Merasa kepepet dan putus asa, dia berkata: "Bu tolong panggilkan Bapak ke sini!" Sang isteri makin murka: "Apa urusannya dengan Bapak?" Mendengar ribut-ribut dan tangis, sang suami muncul.

"Ada apa?" tanya suami. Dengan nekad sang pembantu berkata: "Ibu kehilangan celana dalam. Saya sudah bersumpah tidak tahu apa-apa, tapi Ibu terus mendesak. Tolong Bapak bersedia jadi saksi. Bapak kan tahu kalau saya tak pernah memakai celana dalam."#

Singkatnya, antara teks dan konteks terlalu ruwet. Tidak nyambung. Ini dikarenakan tiga hal: 1)Warisan kekuasaan lama yang hancur-hancuran; 2)Ketidakmampuan mereka fokus menyelesaikannya; 3)Berkecambahnya pemain lama berbaju baru dan pemain baru bermental lama.
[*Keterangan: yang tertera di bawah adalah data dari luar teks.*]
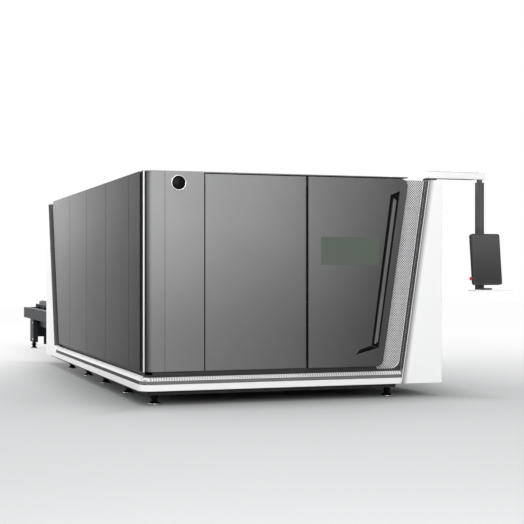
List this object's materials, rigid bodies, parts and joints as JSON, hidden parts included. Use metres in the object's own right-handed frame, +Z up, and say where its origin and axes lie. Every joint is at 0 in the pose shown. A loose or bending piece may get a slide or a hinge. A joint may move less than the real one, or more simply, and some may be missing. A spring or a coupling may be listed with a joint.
{
  "type": "fiber laser cutting machine",
  "caption": "Enclosed sheet-metal laser cutter with sliding door, swivel console and a two-level exchange table behind.",
  "frame": {"origin": "on the floor, under the middle of the whole machine's box", "axes": "+X to the right along the front with the door, +Y back along the cabin towards the exchange table, +Z up"},
  "size_m": [4.005, 10.64, 2.39],
  "materials": {
    "frame_dark": "matt black paint",
    "gloss_black": "gloss black",
    "light_strip": "pale diffuser",
    "machine_grey": "grey machine paint",
    "mesh": "perforated sheet, grey",
    "panel_dark": "satin dark grey paint",
    "pillar_white": "satin white paint",
    "red": "red moulding",
    "screen": "dark satin screen",
    "steel": "ground steel",
    "table_blue": "dark blue-grey paint",
    "window": "green-tinted laser-safe pane",
    "yellow": "yellow moulding"
  },
  "bodies": {
    "machine": {"badge": "gloss_black", "badge_panel": "panel_dark", "base_frame": "frame_dark", "bed_frame": "machine_grey", "cabin_frame": "frame_dark", "cabin_pallet_rails": "steel", "cabinet_case": "pillar_white", "console_socket": "frame_dark", "corner_light": "light_strip", "corner_panel": "panel_dark", "door_jamb": "frame_dark", "door_rail": "steel", "far_pillar": "pillar_white", "front_mesh_band": "mesh", "front_pillar": "pillar_white", "front_sill": "mesh", "fume_spigot": "steel", "laser_source": "machine_grey", "left_panels": "panel_dark", "left_sill": "pillar_white", "levelling_feet": "frame_dark", "lift_cylinders": "frame_dark", "middle_panel": "panel_dark", "rear_mesh_band": "mesh", "rear_pillar": "pillar_white", "rear_wall": "panel_dark", "right_panels": "panel_dark", "roof_panels": "panel_dark", "scrap_trays": "steel", "skirt": "pillar_white", "table_frame": "table_blue", "table_legs": "table_blue", "vent_strips": "mesh", "y_rails": "steel"},
    "front_door": {"door_leaf": "panel_dark", "door_window": "window", "door_handle": "steel", "door_hangers": "frame_dark"},
    "shutter": {"rear_shutter": "panel_dark"},
    "gantry": {"gantry_beam": "machine_grey", "gantry_motors": "frame_dark", "x_rails": "steel"},
    "cross_carriage": {"carriage": "machine_grey"},
    "head": {"cutting_head": "steel"},
    "lift": {"lift_frame": "table_blue"},
    "upper_table": {"upper_pallet": "table_blue", "upper_slats": "steel"},
    "lower_table": {"lower_pallet": "table_blue", "lower_slats": "steel"},
    "swivel_arm": {"console_arm": "pillar_white"},
    "console": {"console_post": "frame_dark", "keyboard_shelf": "pillar_white", "monitor_bracket": "frame_dark"},
    "monitor": {"monitor_housing": "gloss_black", "monitor_screen": "screen", "stop_button_base": "yellow"},
    "stop_button": {"stop_button": "red"},
    "cabinet_front_door": {"cabinet_door_front": "pillar_white"},
    "cabinet_rear_door": {"cabinet_door_rear": "pillar_white"}
  },
  "joints": [
    {"name": "front_door_slide", "type": "slide", "parent": "machine", "child": "front_door", "axis": [-1, 0, 0], "range_m": [0, 0.98]},
    {"name": "shutter_slide", "type": "slide", "parent": "machine", "child": "shutter", "axis": [0, 0, -1], "range_m": [0, 0.475]},
    {"name": "gantry_travel", "type": "slide", "parent": "machine", "child": "gantry", "axis": [0, 1, 0], "range_m": [0, 4.05]},
    {"name": "carriage_travel", "type": "slide", "parent": "gantry", "child": "cross_carriage", "axis": [1, 0, 0], "range_m": [0, 2]},
    {"name": "head_lift", "type": "slide", "parent": "cross_carriage", "child": "head", "axis": [0, 0, 1], "range_m": [-0.235, 0]},
    {"name": "table_lift", "type": "slide", "parent": "machine", "child": "lift", "axis": [0, 0, 1], "range_m": [0, 0.23]},
    {"name": "upper_pallet_travel", "type": "slide", "parent": "lift", "child": "upper_table", "axis": [0, -1, 0], "range_m": [0, 5.23]},
    {"name": "lower_pallet_travel", "type": "slide", "parent": "lift", "child": "lower_table", "axis": [0, -1, 0], "range_m": [0, 5.23]},
    {"name": "arm_swing", "type": "hinge", "parent": "machine", "child": "swivel_arm", "pos_m": [1.1925, -4.98, 2.302], "axis": [0, 0, 1], "range_deg": [-90, 60]},
    {"name": "console_turn", "type": "hinge", "parent": "swivel_arm", "child": "console", "pos_m": [1.7825, -4.98, 2.302], "axis": [0, 0, 1], "range_deg": [-60, 60]},
    {"name": "monitor_tilt", "type": "hinge", "parent": "console", "child": "monitor", "pos_m": [1.7825, -5.07, 1.44], "axis": [1, 0, 0], "range_deg": [-8, 8]},
    {"name": "stop_press", "type": "slide", "parent": "monitor", "child": "stop_button", "axis": [1, 0, 0], "range_m": [0, 0.005], "stiffness_N_per_m": 400},
    {"name": "cabinet_front_door_hinge", "type": "hinge", "parent": "machine", "child": "cabinet_front_door", "pos_m": [1.6431, -3.61, 1.05], "axis": [0, 0, -1], "range_deg": [0, 110]},
    {"name": "cabinet_rear_door_hinge", "type": "hinge", "parent": "machine", "child": "cabinet_rear_door", "pos_m": [1.6431, -2.19, 1.05], "axis": [0, 0, 1], "range_deg": [0, 110]}
  ]
}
Akibatnya, negara gagal menghadirkan kebutuhan dasar warga (pangan, papan, pakaian, pekerjaan, sekolahan, kesehatan). Kemiskinan meningkat, pengangguran membuncah, ketimpangan menajam, kekacauan mentradisi, hukum lumpuh, utang negara menggunung, shadow economic (lendir, narkoba, judi) makin menggila.

Saat yang sama, kaum kaya berpesta pora tiada henti. Pancasila dan nilai-nilai luhur (agama dan kebijakan lokal) terkhianati. Aleksis dan kawan-kawannya makin eksis. Stagnasi. Membusuk. Apa jalan keluarnya?

Solusinya sederhana. Munculkan pemain baru bermental baru (cerdas, bernas, mujahid pro kaum miskin, cacat, terpinggirkan) dan rezim hari ini cukup sudah. Apa solusi kalian? Aku tunggu.